Me: What has been the most exciting and rewarding part of this journey?
Heather: Encouraging others to follow their dreams. My family had to make sacrifices (I left a job making 40,000 a year to stay home and write.) But, their commitment to me was amazing. Even though we became a one car family for a few years, they continued to support me and my desire to be a published author. They made my dream a reality. And sharing that with others who have the same dream is very rewarding. If you have a supportive family around you, nothing is impossible for you.
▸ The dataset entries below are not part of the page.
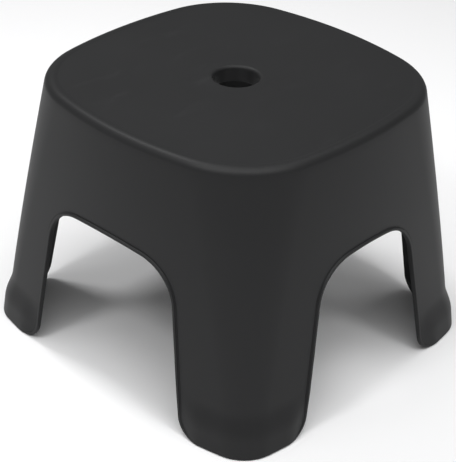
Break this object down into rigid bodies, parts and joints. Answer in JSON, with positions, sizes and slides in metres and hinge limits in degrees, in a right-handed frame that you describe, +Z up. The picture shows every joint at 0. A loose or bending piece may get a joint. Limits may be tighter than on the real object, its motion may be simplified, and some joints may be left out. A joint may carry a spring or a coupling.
{
  "type": "step stool",
  "caption": "Low one-piece step stool: bowed square seat with a finger hole, leaning walls cut by arches into legs with stepped-out feet and non-slip pads.",
  "frame": {"origin": "centre of the foot pads' contact plane, on the floor under the middle of the seat", "axes": "+X along the slightly longer side of the base, +Y to the rear, +Z up through the centre hole"},
  "size_m": [0.3126, 0.2946, 0.23],
  "materials": {
    "shell": "charcoal moulded polypropylene with a fine satin texture",
    "pad": "matt black thermoplastic rubber"
  },
  "bodies": {
    "root": {"stool_shell": "shell", "foot_pad_front_left": "pad", "foot_pad_front_right": "pad", "foot_pad_rear_left": "pad", "foot_pad_rear_right": "pad"}
  },
  "joints": []
}
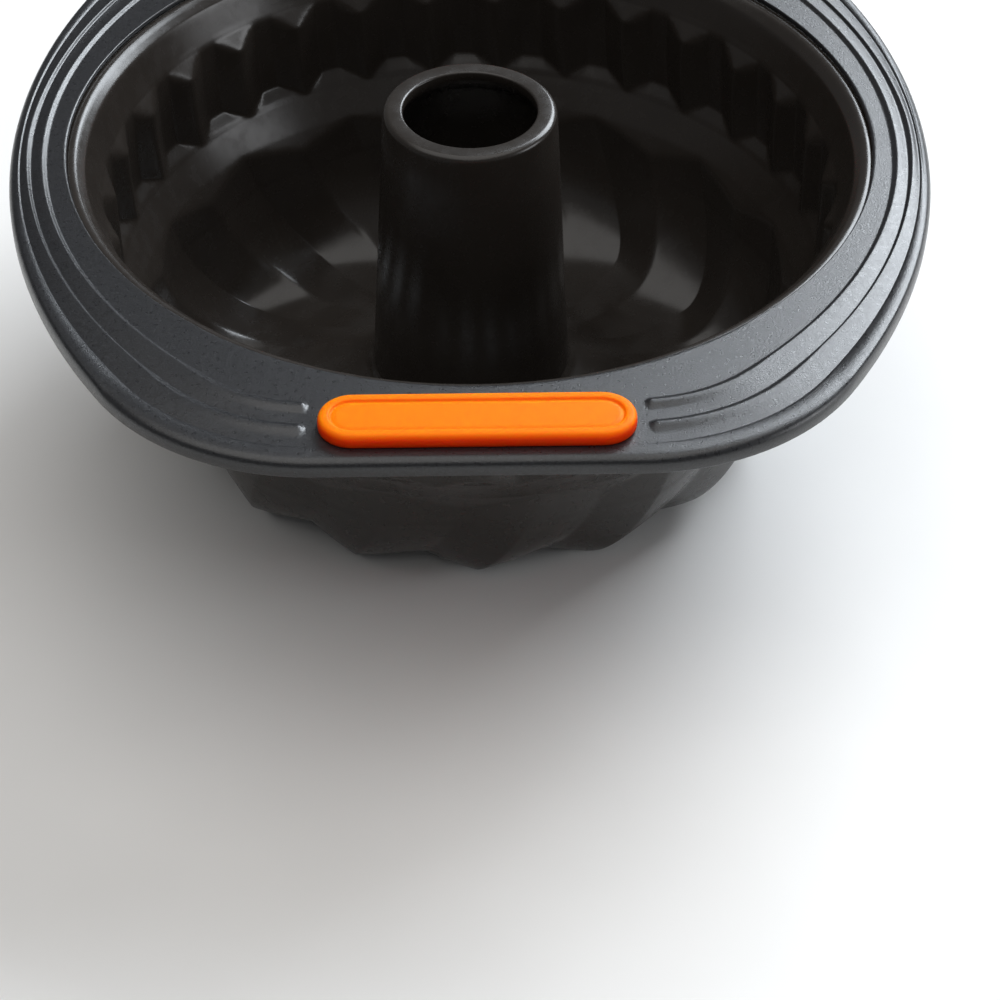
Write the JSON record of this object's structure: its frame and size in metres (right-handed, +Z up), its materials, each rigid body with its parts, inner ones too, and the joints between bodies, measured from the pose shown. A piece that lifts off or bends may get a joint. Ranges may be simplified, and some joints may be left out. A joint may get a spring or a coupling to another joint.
{
  "type": "bundt pan",
  "caption": "Round fluted cake pan with an open centre tube, swirled lower lobes and a wide two-handled flange with soft grip inserts.",
  "frame": {"origin": "centre of the box of the whole pan, on the surface it stands on, under the chimney's axis", "axes": "+Z up along the chimney; the two handles lie on -Y (front) and +Y (back)"},
  "size_m": [0.273, 0.303, 0.1083],
  "materials": {
    "nonstick_coating": "semi-gloss dark non-stick coating on steel",
    "flange_coating": "satin, finely textured black coating on steel",
    "silicone": "smooth orange silicone, low sheen"
  },
  "bodies": {
    "root": {"bowl": "nonstick_coating", "rim": "flange_coating", "centre_tube": "nonstick_coating", "front_handle_grip": "silicone", "back_handle_grip": "silicone"}
  },
  "joints": []
}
Me: Are there sequels in the making?
Heather: Guardian, book two releases in September. I’m working on book three right now.
Me: What words of advice would you like to give to aspiring authors?
Heather: Don’t quit! Don’t give up. Understand that sometimes things aren’t right for the market at a given time, but you’ll know when the time is right. Send out. Collect rejections. I tell people that if they don’t have fifty rejection letters from agents, they aren’t even trying. Understand that for an agent to take you on, it’s a very personal thing. They have to LOVE that book. When you begin hearing, “I just didn’t fall in love with it enough,” from agents, CELEBRATE! Because that means you are really close to selling.
Most importantly, (and this advice comes from Roxanne St. Clair) Write your butt off everyday!
WRITE. You must write. And when that book is done, polished and shining, write another. Then another.
One more thing. Join writing groups like RWA. Great instruction on craft, story and characters.